Short exercise: Reproduce the top of the data verbatim, through and including the line that contains "return np.concatenate([upper, -upper])".

Information provided:
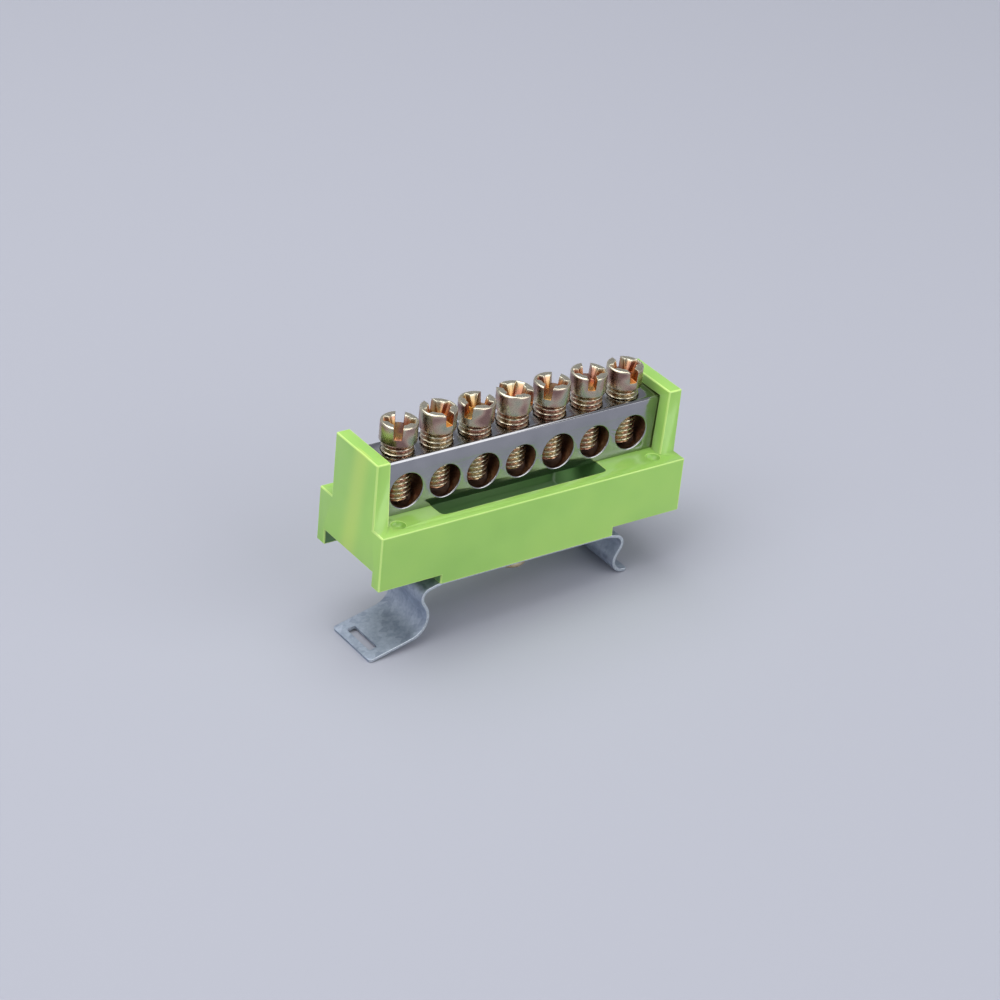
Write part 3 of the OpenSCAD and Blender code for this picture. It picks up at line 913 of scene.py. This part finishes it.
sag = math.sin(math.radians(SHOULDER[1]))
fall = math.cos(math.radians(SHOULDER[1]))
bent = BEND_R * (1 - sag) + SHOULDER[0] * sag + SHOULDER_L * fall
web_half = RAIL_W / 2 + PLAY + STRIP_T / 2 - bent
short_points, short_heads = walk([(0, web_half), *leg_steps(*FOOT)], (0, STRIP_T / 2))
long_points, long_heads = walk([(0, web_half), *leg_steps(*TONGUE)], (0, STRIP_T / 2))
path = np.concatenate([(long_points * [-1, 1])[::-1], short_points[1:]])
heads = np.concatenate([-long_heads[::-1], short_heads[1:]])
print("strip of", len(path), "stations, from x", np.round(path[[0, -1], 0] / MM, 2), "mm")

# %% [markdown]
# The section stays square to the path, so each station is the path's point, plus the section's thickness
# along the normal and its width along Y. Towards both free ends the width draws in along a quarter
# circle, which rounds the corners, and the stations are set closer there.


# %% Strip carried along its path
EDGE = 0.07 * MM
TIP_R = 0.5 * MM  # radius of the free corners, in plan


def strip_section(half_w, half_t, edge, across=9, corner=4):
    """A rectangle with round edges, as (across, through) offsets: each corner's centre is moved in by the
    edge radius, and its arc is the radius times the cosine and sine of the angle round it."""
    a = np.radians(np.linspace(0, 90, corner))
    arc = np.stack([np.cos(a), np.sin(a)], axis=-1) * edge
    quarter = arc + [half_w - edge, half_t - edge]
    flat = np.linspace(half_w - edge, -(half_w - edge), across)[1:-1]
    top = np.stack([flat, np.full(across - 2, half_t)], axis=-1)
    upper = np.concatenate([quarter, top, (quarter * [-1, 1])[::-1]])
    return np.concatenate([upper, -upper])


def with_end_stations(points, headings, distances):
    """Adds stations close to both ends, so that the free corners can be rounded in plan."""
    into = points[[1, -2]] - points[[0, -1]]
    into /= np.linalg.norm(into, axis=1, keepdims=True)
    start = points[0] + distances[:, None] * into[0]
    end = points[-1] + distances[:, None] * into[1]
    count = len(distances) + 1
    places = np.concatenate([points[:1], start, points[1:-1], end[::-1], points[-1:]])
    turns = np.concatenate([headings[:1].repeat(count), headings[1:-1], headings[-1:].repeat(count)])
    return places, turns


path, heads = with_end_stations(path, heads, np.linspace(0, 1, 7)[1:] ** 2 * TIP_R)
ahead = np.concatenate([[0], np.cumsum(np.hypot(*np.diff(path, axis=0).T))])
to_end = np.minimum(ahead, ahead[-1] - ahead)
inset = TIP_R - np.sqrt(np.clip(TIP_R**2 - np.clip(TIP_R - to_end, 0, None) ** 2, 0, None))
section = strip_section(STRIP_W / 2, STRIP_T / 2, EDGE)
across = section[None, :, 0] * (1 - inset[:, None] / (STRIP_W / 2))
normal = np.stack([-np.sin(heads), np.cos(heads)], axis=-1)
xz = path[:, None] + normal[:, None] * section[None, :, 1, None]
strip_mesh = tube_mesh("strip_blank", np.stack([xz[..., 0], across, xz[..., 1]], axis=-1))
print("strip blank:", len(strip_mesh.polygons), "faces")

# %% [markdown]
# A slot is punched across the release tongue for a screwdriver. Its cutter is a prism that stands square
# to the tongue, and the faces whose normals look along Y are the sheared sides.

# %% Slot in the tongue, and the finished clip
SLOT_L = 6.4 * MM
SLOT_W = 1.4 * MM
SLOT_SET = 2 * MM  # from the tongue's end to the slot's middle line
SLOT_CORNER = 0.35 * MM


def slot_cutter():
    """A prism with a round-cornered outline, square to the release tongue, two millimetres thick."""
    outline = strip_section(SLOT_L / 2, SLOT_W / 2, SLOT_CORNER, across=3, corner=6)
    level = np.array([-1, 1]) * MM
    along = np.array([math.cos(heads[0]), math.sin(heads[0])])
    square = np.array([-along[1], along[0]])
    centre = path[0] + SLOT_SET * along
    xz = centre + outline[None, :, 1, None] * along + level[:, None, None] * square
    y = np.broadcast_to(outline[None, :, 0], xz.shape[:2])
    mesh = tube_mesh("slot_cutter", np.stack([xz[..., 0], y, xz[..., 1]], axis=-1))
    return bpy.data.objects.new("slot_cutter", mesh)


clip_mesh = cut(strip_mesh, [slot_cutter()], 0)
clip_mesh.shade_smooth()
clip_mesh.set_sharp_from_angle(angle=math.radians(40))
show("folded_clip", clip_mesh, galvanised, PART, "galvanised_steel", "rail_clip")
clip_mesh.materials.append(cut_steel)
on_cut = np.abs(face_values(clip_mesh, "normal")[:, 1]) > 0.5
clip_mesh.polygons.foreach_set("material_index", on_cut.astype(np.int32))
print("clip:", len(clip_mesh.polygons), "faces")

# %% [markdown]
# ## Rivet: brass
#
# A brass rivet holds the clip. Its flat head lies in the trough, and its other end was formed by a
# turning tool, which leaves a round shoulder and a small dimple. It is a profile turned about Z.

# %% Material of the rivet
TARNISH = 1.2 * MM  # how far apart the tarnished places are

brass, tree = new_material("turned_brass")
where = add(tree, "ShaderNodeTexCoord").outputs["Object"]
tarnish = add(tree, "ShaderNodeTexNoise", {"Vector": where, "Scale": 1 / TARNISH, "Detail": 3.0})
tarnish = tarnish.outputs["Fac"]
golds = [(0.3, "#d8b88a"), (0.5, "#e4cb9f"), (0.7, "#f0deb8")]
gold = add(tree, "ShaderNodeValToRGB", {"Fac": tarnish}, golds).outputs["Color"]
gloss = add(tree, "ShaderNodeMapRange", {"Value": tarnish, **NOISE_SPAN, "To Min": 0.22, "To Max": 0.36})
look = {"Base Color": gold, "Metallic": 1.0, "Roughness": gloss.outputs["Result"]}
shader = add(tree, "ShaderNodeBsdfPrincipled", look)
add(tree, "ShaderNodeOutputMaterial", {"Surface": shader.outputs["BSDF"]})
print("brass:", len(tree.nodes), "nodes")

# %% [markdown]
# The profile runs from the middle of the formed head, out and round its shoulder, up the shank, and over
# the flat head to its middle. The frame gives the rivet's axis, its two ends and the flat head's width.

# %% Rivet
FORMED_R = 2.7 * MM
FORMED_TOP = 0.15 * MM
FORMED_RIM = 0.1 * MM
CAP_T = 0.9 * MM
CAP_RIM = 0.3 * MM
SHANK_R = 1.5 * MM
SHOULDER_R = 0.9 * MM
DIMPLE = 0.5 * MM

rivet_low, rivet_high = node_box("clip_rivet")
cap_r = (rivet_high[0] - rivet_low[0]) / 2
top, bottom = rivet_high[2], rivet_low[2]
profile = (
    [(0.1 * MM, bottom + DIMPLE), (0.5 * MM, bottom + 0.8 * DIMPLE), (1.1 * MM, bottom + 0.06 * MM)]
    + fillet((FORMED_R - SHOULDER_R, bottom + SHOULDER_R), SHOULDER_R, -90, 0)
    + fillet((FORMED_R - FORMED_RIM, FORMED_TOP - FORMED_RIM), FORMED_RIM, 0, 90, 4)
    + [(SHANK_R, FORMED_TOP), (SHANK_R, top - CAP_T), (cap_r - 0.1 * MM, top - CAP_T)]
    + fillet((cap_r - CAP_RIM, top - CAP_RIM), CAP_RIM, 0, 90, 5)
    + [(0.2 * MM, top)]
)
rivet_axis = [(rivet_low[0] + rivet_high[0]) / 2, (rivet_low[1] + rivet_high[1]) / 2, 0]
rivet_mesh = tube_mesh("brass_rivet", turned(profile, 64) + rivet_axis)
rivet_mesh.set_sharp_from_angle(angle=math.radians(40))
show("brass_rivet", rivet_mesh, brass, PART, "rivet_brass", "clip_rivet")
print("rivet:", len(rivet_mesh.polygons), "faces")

Finished exercise:
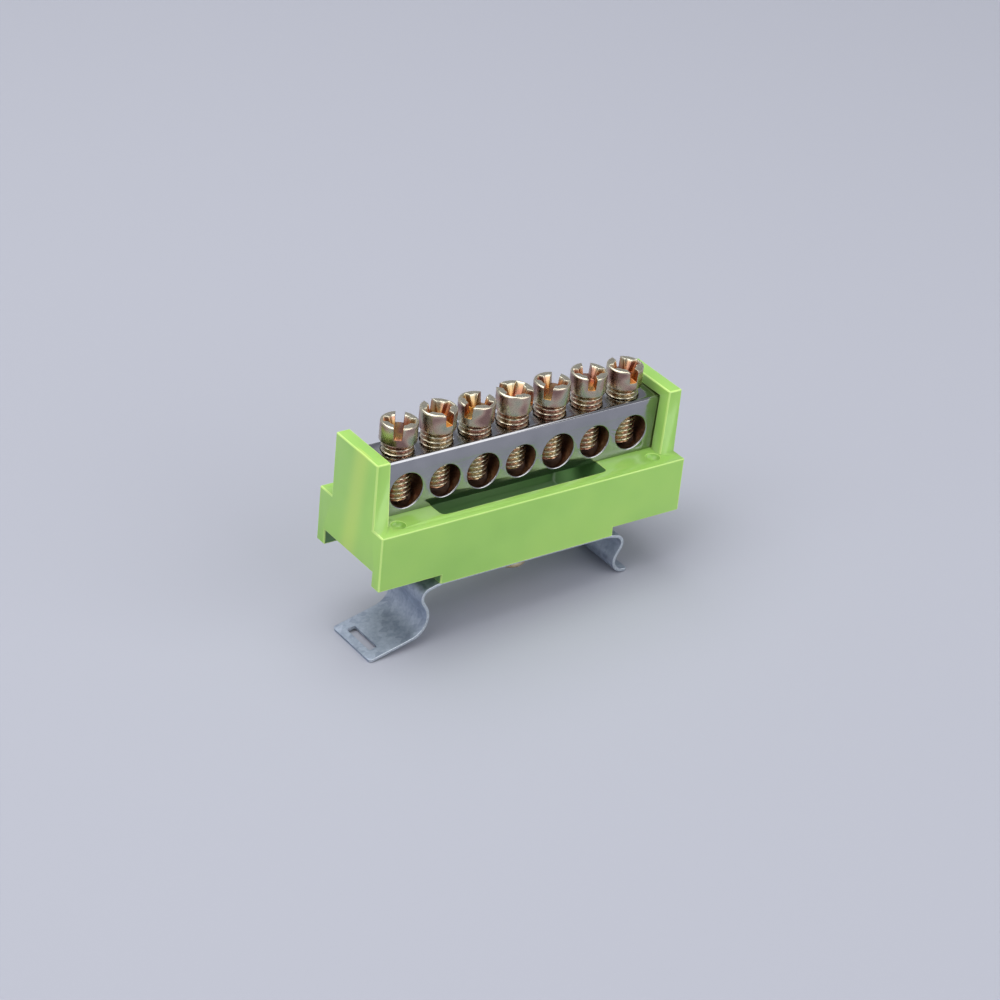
Write part 3 of the OpenSCAD and Blender code for this picture. It picks up at line 913 of scene.py. This part finishes it.
sag = math.sin(math.radians(SHOULDER[1]))
fall = math.cos(math.radians(SHOULDER[1]))
bent = BEND_R * (1 - sag) + SHOULDER[0] * sag + SHOULDER_L * fall
web_half = RAIL_W / 2 + PLAY + STRIP_T / 2 - bent
short_points, short_heads = walk([(0, web_half), *leg_steps(*FOOT)], (0, STRIP_T / 2))
long_points, long_heads = walk([(0, web_half), *leg_steps(*TONGUE)], (0, STRIP_T / 2))
path = np.concatenate([(long_points * [-1, 1])[::-1], short_points[1:]])
heads = np.concatenate([-long_heads[::-1], short_heads[1:]])
print("strip of", len(path), "stations, from x", np.round(path[[0, -1], 0] / MM, 2), "mm")

# %% [markdown]
# The section stays square to the path, so each station is the path's point, plus the section's thickness
# along the normal and its width along Y. Towards both free ends the width draws in along a quarter
# circle, which rounds the corners, and the stations are set closer there.


# %% Strip carried along its path
EDGE = 0.07 * MM
TIP_R = 0.5 * MM  # radius of the free corners, in plan


def strip_section(half_w, half_t, edge, across=9, corner=4):
    """A rectangle with round edges, as (across, through) offsets: each corner's centre is moved in by the
    edge radius, and its arc is the radius times the cosine and sine of the angle round it."""
    a = np.radians(np.linspace(0, 90, corner))
    arc = np.stack([np.cos(a), np.sin(a)], axis=-1) * edge
    quarter = arc + [half_w - edge, half_t - edge]
    flat = np.linspace(half_w - edge, -(half_w - edge), across)[1:-1]
    top = np.stack([flat, np.full(across - 2, half_t)], axis=-1)
    upper = np.concatenate([quarter, top, (quarter * [-1, 1])[::-1]])
    return np.concatenate([upper, -upper])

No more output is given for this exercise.